> _TASK STATEMENT_
Each line below should be quoted exactly, please.
>> Begin SOURCE MATERIAL
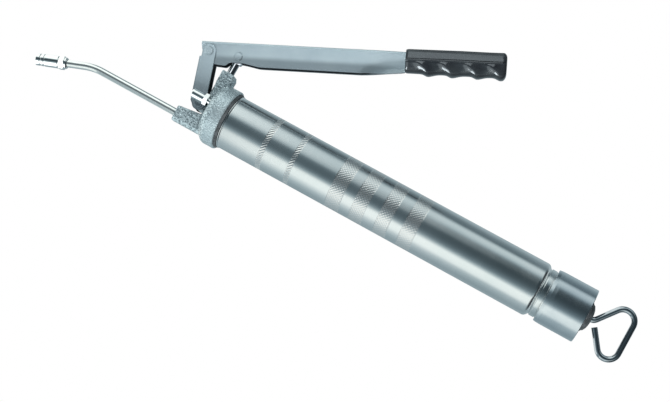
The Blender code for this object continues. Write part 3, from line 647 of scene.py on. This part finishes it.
def knurl_height(x, angle):
    """How far the tube's skin stands out or in, from the rolled grip bands."""
    for low, high in NARROW_BANDS + WIDE_BANDS:
        inside = min(x - low, high - x)
        if -BORDER_WIDTH < inside < 0:
            return -BORDER_DEPTH
        if inside >= 0:
            around = angle * KNURL_ROUND / math.tau
            lean = (x - low) / KNURL_PITCH
            groove = NARROW_DEPTH * vee(around + lean)
            if (low, high) in WIDE_BANDS:
                groove = WIDE_DEPTH * max(vee(around + lean), vee(around - lean))
            return -groove * min(inside / RUN_IN, 1)
    return 0.0


def barrel_stations():
    """Places along the tube: close together in the grip bands, far apart between them."""
    stations = [2.7, 3.0, 3.6]
    before = stations[-1]
    for low, high in NARROW_BANDS + WIDE_BANDS:
        gap = low - GUARD_RINGS[-1] - before
        parts = max(round(gap / PLAIN_STEP), 1)
        stations += [before + gap * k / parts for k in range(1, parts + 1)]
        stations += [low - guard for guard in GUARD_RINGS[-2::-1]]
        steps = round((high - low) / KNURL_STEP)
        stations += [low + (high - low) * k / steps for k in range(steps + 1)]
        stations += [high + guard for guard in GUARD_RINGS]
        before = stations[-1]
    return stations + [240.0, 260.0, 280.0, 300.0, 320.0, 335.0, 343.6, 344.4]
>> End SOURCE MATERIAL
> _PROBLEM SOLUTION_
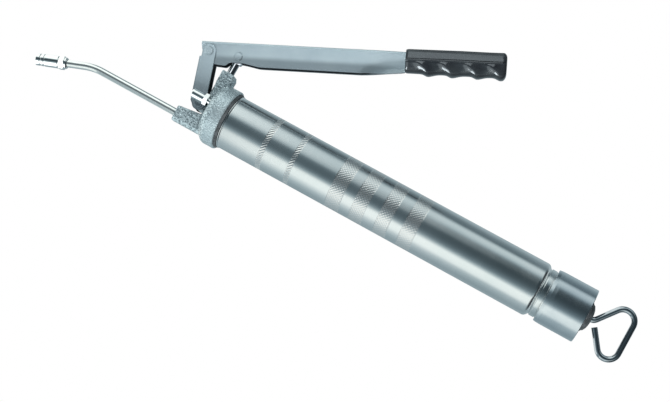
The Blender code for this object continues. Write part 3, from line 647 of scene.py on. This part finishes it.
def knurl_height(x, angle):
    """How far the tube's skin stands out or in, from the rolled grip bands."""
    for low, high in NARROW_BANDS + WIDE_BANDS:
        inside = min(x - low, high - x)
        if -BORDER_WIDTH < inside < 0:
            return -BORDER_DEPTH
        if inside >= 0:
            around = angle * KNURL_ROUND / math.tau
            lean = (x - low) / KNURL_PITCH
            groove = NARROW_DEPTH * vee(around + lean)
            if (low, high) in WIDE_BANDS:
                groove = WIDE_DEPTH * max(vee(around + lean), vee(around - lean))
            return -groove * min(inside / RUN_IN, 1)
    return 0.0


def barrel_stations():
    """Places along the tube: close together in the grip bands, far apart between them."""
    stations = [2.7, 3.0, 3.6]
    before = stations[-1]
    for low, high in NARROW_BANDS + WIDE_BANDS:
        gap = low - GUARD_RINGS[-1] - before
        parts = max(round(gap / PLAIN_STEP), 1)
        stations += [before + gap * k / parts for k in range(1, parts + 1)]
        stations += [low - guard for guard in GUARD_RINGS[-2::-1]]
        steps = round((high - low) / KNURL_STEP)
        stations += [low + (high - low) * k / steps for k in range(steps + 1)]
        stations += [high + guard for guard in GUARD_RINGS]
        before = stations[-1]
    return stations + [240.0, 260.0, 280.0, 300.0, 320.0, 335.0, 343.6, 344.4]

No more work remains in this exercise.